Scottie Scheffler ahead of the 2025 Open Championship.

The show goes on. That much has always been true on Tour, which plays tournaments most weeks of the year. The tournaments end Sunday, and prep for the next week’s event begins on Monday. Success is fleeting in every sport but especially this one; consider that they don’t play an NFL game for months after the Super Bowl nor a baseball game for months after the World Series but they do play a tournament the week after the Masters, and the next week after that, and the next, and the next, and the next.

Later in the session, another reporter circled back on that theme, and that’s when Scheffler really got existential, using a win at his hometown tournament as an example:

“It only lasts a few minutes, that kind of euphoric feeling,” he said. “To win the Byron Nelson Championship at home [in May] — I literally worked my entire life to become good at golf to have an opportunity to win that tournament. You win it, you celebrate, get to hug my family, my sister’s there, it’s such an amazing moment. Then it’s like, ‘okay, what are we going to eat for dinner?’ Life goes on.”
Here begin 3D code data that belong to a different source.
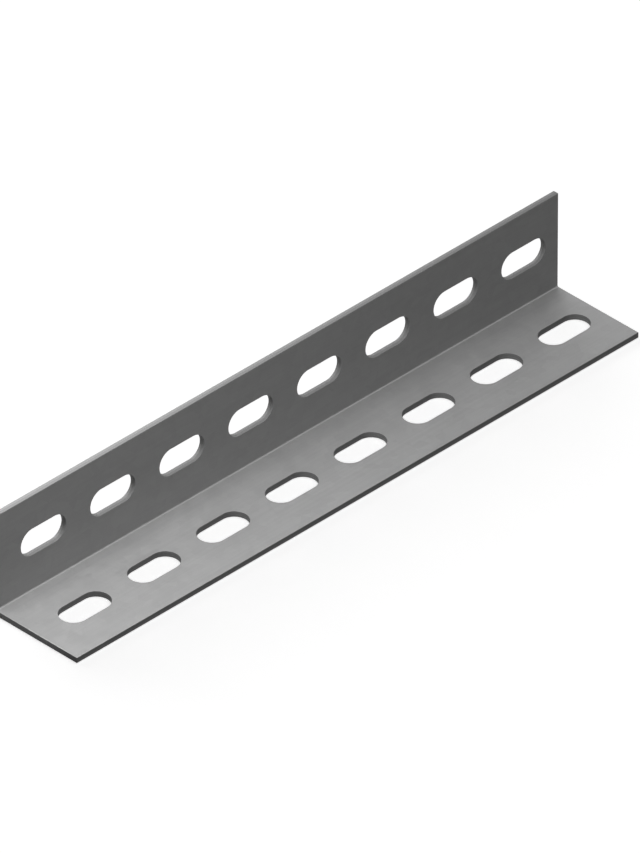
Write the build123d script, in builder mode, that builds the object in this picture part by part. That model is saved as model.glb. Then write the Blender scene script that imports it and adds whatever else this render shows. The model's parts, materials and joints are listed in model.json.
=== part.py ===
"""Perforated steel angle: one strip of sheet steel, punched with a row of slots on each side
and folded lengthwise into two equal legs at a right angle.

Millimetres. +X runs along the bar, the base leg lies on Z = 0 with its toe towards -Y, and the
upright leg stands at the +Y side. The origin is the middle of the footprint.
"""

import os
from math import floor

from build123d import *

# Section
leg_width = 35.0  # back of one leg to the toe of the other, the same both ways
sheet_thickness = 2.0
inside_bend_radius = 0.5

# Bar
bar_length = 229.5
sawn_end_break = 0.15  # chamfer that a deburred saw cut keeps

# Perforation
slot_length = 18.0  # overall, along the bar
slot_width = 9.0  # clears an M8 bolt
slot_pitch = 28.0
first_slot_setback = 19.2  # sawn end at -X to the middle of the first slot
least_end_land = 5.0  # steel that is always left between the last slot and the +X end
rollover_radius = 0.25  # soft rim that punch and slitter leave on the outer faces

# Worked out from the sizes above
outside_bend_radius = inside_bend_radius + sheet_thickness
back_y = leg_width / 2  # outer face of the upright leg
toe_y = back_y - leg_width  # toe of the base leg
bar_start = -bar_length / 2
bend_tangent = sheet_thickness + inside_bend_radius  # where each leg's inner flat begins
slot_gauge = (bend_tangent + leg_width) / 2  # slots run along the middle of the inner flat
room_for_slots = bar_length - first_slot_setback - slot_length / 2 - least_end_land
slot_count = floor(room_for_slots / slot_pitch) + 1
slot_row_middle = bar_start + first_slot_setback + (slot_count - 1) * slot_pitch / 2

# Planes on the two outer faces, each facing into the steel, centred on its row of slots
base_outside = Plane(
    origin=(slot_row_middle, back_y - slot_gauge, 0), x_dir=(1, 0, 0), z_dir=(0, 0, 1)
)
upright_outside = Plane(
    origin=(slot_row_middle, back_y, slot_gauge), x_dir=(1, 0, 0), z_dir=(0, -1, 0)
)

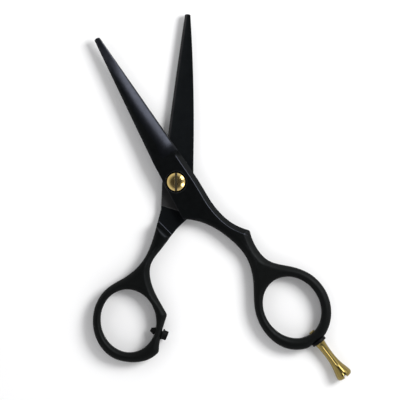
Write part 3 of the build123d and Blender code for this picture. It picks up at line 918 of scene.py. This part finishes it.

That does not mean that Scheffler dislikes his lifestyle; he went out of his way to emphasize just how much he loves golf, how much he loves competing and how much he loves the process of getting better. But he added a word of warning:

“This is not a fulfilling life. It’s fulfilling from the sense of accomplishment, but it’s not fulfilling from a sense of the deepest places of your heart,” he said. “There’s a lot of people that make it to what they thought was going to fulfill them in life, and you get there, you get to No. 1 in the world, and they’re like what’s the point? What is the point? Why do I want to win this tournament so bad? That’s something that I wrestle with on a daily basis.”

It feels important to note that Scheffler was cheery and good-natured throughout; this seemed more a point of bemusement and curiosity than any sort of existential spiral. Scheffler seems to realize that he loves golf not because he likes owning trophies, but because he likes the road to get there.

“I’m kind of a sicko; I love putting in the work. I love getting to practice. I love getting to live out my dreams. But at the end of the day, sometimes I just don’t understand the point,” he said.

Then he paused.

“I don’t know if I’m making any sense or not,” he continued. “I love being able to play this game for a living. It’s one of the greatest joys of my life, but does it fill the deepest wants and desires of my heart? Absolutely not.”

Then Scheffler really got to the heart of the matter, which is that becoming the best in the world at anything — particularly when that thing is a game — is a peculiar existence.

“Playing professional sports is a really weird thing to do. It really is. Just because we put in so much effort, we work so hard for something that’s so fleeting,” Scheffler said.

In the end, Scheffler cares very much that he wins — of losing, Scheffler said, “it sucks” and “I hate it” — and he does derive satisfaction from having done so.

“When I sit back at the end of the year and try to reflect on things, like, having that sense of accomplishment from winning the Masters tournament, from winning the PGA Championship, I have a deep sense of gratitude and appreciation for it,” he said. “But I guess what I’m trying to say is this is not the place to look for your satisfaction.

“Like I said, it’s literally one of the most fun things I can do in my entire life. I love being able to come out here and compete, but at the end of the day, it’s not what satisfies me, if that makes sense.”

And with that, the moderator wrapped the press conference.

“That was fascinating,” he said. He was right. And Scheffler was off to practice.